Privilege tries to maintain itself unchallenged by making privilege seem like the norm. If we assume that all the white kids in college got their on “their own merits,” then affirmative action for blacks seems like a “special preference,” because we forget that some of the white kids were “legacies” (accepted because their parents went to that college, like the current resident in the White House), most of them benefited from the uneven and discriminatory distribution of educational resources in the U.S., and so forth.

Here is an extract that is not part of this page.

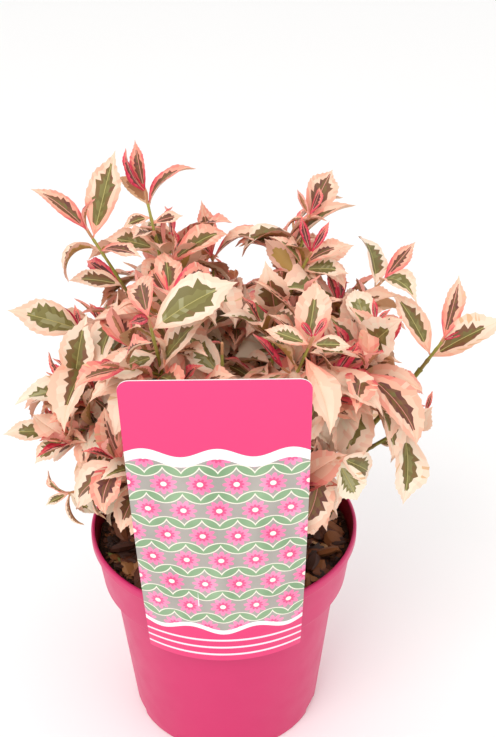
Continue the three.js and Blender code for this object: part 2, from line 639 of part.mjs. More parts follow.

If we assume that having enough nutritious food is normal, then hunger becomes invisible.
The certificate is a message to my children that one’s first teeth cleaning is one of the small, but universal, rites of growing up, and it’s one that the kids in our neighborhood who don’t have good union dental insurance will not have had, and therefore they will be less than “normal.” L, who lives down the street, or E’s best friend A, will have teeth that are not as pearly white and straight, and over the years they may subtly become objects of derision or pity.
We haven’t really started teaching our children about privilege yet. At not-quite six and four, their political analysis is still at the level of “fair” and “not fair,” and I don’t want them misunderstanding and boasting to other kids about their privilege. But maybe I should start looking for a good children's biography of Tony Mazzocchi.